- [Exercise instructions]:
Pull each line holding "joints" out of the entries below.

- [Input data]:
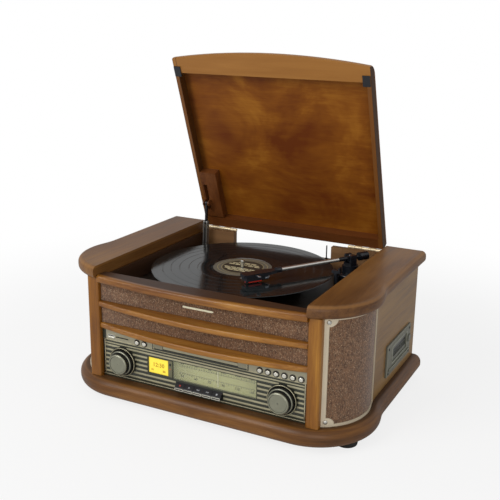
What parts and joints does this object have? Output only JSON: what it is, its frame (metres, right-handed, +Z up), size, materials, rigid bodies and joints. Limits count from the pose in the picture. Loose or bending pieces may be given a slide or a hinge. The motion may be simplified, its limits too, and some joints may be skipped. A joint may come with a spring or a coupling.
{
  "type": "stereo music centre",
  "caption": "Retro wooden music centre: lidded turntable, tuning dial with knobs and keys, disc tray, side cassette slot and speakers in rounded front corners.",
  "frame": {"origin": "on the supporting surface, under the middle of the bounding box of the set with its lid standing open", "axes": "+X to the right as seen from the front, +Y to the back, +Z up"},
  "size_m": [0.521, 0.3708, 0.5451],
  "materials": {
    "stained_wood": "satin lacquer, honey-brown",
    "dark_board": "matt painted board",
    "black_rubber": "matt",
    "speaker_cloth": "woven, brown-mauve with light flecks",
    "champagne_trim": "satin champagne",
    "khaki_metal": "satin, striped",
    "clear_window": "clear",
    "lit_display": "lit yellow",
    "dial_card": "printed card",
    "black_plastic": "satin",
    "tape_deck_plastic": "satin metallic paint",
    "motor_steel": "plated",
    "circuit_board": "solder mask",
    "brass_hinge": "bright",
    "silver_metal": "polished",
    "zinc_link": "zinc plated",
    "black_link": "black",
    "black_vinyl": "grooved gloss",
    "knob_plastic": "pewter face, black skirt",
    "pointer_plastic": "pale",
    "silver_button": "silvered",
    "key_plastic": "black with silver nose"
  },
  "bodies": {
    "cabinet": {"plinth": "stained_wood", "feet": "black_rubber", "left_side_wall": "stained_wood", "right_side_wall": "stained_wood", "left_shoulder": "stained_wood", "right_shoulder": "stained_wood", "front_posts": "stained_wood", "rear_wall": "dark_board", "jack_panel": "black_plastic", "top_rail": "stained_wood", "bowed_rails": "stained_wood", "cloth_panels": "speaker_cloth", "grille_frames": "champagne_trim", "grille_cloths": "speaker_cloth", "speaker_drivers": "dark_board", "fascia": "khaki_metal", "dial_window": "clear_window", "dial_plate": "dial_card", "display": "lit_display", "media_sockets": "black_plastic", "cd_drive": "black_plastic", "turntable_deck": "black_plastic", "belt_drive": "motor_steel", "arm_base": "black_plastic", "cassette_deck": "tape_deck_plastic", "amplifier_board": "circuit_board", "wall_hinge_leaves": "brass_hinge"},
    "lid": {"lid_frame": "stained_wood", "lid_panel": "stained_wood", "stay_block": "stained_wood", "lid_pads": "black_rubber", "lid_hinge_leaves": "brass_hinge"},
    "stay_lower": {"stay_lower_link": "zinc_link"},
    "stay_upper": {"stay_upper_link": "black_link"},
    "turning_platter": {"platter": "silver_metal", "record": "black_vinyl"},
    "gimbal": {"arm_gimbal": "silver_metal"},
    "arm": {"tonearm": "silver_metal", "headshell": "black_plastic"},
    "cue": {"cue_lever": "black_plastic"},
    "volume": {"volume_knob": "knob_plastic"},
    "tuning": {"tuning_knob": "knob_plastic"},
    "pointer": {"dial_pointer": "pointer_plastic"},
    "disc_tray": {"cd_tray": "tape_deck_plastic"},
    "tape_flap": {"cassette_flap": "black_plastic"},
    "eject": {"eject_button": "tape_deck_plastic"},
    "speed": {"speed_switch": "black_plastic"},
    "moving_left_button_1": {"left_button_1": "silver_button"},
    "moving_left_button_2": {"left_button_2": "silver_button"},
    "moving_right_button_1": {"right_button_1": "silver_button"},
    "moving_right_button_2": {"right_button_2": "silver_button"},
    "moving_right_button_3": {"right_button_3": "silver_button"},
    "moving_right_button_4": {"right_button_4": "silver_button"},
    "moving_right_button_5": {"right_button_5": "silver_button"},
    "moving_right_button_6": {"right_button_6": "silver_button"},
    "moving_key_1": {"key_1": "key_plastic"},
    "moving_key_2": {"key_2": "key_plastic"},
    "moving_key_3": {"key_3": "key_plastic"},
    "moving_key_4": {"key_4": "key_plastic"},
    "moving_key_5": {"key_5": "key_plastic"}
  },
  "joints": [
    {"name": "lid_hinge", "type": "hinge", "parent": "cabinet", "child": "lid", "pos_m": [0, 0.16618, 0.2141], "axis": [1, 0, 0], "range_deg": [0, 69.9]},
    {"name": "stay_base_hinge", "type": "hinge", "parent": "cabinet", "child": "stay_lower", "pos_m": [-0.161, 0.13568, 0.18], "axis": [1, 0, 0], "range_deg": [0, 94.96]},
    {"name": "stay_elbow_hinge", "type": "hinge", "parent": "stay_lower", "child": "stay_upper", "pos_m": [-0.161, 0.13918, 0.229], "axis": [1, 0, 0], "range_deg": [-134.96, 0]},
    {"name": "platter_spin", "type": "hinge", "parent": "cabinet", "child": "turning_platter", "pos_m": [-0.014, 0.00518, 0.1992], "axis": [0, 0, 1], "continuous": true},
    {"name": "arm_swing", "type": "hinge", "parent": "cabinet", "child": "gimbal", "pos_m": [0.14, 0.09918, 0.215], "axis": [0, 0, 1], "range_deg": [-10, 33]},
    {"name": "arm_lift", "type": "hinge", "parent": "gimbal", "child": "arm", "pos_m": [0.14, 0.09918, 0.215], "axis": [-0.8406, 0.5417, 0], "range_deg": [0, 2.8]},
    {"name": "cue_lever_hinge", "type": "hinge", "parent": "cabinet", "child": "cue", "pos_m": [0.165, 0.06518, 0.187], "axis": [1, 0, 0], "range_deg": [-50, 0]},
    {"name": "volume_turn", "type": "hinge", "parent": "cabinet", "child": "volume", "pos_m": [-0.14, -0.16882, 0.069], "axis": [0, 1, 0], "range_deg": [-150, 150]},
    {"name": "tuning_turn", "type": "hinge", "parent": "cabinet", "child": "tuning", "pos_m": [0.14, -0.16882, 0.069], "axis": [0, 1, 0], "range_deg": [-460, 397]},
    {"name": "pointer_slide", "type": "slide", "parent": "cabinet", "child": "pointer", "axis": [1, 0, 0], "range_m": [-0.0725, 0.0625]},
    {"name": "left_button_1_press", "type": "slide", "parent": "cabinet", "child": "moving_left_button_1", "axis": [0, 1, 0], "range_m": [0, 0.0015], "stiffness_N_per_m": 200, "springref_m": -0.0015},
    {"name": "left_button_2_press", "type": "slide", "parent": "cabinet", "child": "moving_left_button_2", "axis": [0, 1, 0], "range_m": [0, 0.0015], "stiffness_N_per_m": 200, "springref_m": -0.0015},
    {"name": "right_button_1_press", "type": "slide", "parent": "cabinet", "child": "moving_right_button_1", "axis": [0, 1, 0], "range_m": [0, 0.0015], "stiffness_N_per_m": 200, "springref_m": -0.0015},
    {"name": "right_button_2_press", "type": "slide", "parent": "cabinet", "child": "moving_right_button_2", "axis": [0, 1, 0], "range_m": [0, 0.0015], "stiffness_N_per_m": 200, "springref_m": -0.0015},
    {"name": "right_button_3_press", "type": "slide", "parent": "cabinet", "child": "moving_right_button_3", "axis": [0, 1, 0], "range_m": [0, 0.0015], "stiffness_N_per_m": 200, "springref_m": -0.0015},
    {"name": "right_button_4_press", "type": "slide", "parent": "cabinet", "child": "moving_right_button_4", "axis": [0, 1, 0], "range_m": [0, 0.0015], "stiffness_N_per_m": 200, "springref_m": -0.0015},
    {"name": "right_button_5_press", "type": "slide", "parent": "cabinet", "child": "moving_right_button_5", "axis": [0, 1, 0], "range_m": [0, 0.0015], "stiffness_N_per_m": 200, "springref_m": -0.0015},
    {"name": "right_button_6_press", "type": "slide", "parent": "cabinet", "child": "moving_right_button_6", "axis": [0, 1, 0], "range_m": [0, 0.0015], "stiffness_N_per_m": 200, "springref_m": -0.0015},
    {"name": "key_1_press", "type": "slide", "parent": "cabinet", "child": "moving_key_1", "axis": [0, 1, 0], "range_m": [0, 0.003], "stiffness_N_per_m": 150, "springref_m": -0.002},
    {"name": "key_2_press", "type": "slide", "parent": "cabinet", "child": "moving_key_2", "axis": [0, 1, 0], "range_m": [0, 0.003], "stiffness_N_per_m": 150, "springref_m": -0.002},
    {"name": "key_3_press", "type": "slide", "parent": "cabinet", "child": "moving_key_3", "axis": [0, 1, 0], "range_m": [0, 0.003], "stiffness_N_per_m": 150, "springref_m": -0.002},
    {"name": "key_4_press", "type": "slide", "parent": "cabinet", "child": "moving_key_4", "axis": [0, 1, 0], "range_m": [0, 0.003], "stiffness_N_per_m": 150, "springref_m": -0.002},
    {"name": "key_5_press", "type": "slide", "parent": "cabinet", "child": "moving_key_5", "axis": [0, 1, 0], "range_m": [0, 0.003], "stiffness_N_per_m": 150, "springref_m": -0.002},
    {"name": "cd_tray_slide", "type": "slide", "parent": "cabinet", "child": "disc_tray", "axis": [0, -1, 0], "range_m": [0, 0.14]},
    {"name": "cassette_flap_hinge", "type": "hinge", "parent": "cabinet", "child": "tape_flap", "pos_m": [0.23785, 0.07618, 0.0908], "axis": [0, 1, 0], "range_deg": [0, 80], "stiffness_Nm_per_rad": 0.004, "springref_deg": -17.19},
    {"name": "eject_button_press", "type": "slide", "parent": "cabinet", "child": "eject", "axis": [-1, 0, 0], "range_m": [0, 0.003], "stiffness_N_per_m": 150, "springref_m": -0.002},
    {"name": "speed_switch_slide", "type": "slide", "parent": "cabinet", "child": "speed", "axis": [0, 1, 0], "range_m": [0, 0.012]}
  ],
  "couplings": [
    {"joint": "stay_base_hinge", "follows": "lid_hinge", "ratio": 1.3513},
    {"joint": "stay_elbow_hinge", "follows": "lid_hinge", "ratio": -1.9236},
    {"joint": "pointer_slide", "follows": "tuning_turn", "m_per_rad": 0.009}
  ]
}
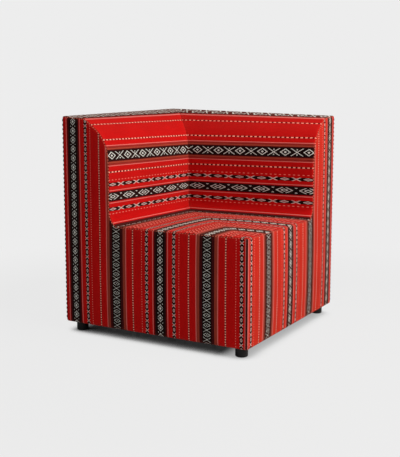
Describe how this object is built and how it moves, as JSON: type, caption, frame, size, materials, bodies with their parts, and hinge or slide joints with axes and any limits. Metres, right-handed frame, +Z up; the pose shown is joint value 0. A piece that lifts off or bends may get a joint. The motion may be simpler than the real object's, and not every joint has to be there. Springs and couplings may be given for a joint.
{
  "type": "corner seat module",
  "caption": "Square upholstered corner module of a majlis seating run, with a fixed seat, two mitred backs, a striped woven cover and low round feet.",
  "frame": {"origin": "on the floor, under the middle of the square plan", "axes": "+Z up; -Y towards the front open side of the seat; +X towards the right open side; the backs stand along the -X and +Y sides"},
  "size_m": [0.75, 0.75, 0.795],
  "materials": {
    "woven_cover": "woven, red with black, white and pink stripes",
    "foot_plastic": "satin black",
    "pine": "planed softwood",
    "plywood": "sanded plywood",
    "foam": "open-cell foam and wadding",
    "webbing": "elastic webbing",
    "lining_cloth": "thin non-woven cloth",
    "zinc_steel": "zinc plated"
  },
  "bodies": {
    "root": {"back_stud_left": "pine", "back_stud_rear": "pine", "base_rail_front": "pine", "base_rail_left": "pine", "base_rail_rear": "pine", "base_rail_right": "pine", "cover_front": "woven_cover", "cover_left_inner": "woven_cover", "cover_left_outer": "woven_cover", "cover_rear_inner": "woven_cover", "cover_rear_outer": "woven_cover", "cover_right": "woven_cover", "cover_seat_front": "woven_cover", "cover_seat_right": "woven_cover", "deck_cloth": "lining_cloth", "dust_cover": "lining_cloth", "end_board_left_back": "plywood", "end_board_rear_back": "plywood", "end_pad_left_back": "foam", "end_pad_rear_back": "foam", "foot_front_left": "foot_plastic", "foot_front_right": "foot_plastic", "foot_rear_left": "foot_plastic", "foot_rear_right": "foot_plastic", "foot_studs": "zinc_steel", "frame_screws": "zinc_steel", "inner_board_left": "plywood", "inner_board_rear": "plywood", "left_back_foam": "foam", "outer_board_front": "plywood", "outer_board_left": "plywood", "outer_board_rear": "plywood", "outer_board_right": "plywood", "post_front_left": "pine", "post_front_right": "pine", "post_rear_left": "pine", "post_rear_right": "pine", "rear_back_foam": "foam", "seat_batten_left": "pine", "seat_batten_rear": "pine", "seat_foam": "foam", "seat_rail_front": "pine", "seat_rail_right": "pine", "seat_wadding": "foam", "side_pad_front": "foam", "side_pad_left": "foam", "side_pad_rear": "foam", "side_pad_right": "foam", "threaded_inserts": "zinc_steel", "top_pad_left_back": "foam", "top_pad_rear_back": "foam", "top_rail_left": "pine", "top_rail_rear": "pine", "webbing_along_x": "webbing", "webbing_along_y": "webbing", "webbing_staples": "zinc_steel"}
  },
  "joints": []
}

- [Complete output]:
What parts and joints does this object have? Output only JSON: what it is, its frame (metres, right-handed, +Z up), size, materials, rigid bodies and joints. Limits count from the pose in the picture. Loose or bending pieces may be given a slide or a hinge. The motion may be simplified, its limits too, and some joints may be skipped. A joint may come with a spring or a coupling.
  "joints": [
Describe how this object is built and how it moves, as JSON: type, caption, frame, size, materials, bodies with their parts, and hinge or slide joints with axes and any limits. Metres, right-handed frame, +Z up; the pose shown is joint value 0. A piece that lifts off or bends may get a joint. The motion may be simpler than the real object's, and not every joint has to be there. Springs and couplings may be given for a joint.
  "joints": []